## Start GIVEN MATERIAL
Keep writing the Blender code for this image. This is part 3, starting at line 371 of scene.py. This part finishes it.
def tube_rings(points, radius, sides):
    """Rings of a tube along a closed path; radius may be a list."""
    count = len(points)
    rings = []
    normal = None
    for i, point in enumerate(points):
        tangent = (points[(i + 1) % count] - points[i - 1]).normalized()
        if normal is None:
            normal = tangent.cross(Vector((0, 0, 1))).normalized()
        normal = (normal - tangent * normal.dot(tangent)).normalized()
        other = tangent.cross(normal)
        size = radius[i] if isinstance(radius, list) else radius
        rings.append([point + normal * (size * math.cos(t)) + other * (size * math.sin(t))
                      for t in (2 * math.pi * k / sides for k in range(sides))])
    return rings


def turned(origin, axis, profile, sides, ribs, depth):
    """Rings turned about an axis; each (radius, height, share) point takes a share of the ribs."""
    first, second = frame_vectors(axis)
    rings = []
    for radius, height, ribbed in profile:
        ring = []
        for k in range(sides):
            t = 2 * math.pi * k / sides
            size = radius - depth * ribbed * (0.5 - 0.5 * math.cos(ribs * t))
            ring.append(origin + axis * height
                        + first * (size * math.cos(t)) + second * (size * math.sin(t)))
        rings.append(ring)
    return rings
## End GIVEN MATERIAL
■ PROBLEM TO WORK ON ■
Go back to the listing above and please repeat it exactly.

■ RESULT OF THIS EXERCISE ■
Keep writing the Blender code for this image. This is part 3, starting at line 371 of scene.py. This part finishes it.
def tube_rings(points, radius, sides):
    """Rings of a tube along a closed path; radius may be a list."""
    count = len(points)
    rings = []
    normal = None
    for i, point in enumerate(points):
        tangent = (points[(i + 1) % count] - points[i - 1]).normalized()
        if normal is None:
            normal = tangent.cross(Vector((0, 0, 1))).normalized()
        normal = (normal - tangent * normal.dot(tangent)).normalized()
        other = tangent.cross(normal)
        size = radius[i] if isinstance(radius, list) else radius
        rings.append([point + normal * (size * math.cos(t)) + other * (size * math.sin(t))
                      for t in (2 * math.pi * k / sides for k in range(sides))])
    return rings


def turned(origin, axis, profile, sides, ribs, depth):
    """Rings turned about an axis; each (radius, height, share) point takes a share of the ribs."""
    first, second = frame_vectors(axis)
    rings = []
    for radius, height, ribbed in profile:
        ring = []
        for k in range(sides):
            t = 2 * math.pi * k / sides
            size = radius - depth * ribbed * (0.5 - 0.5 * math.cos(ribs * t))
            ring.append(origin + axis * height
                        + first * (size * math.cos(t)) + second * (size * math.sin(t)))
        rings.append(ring)
    return rings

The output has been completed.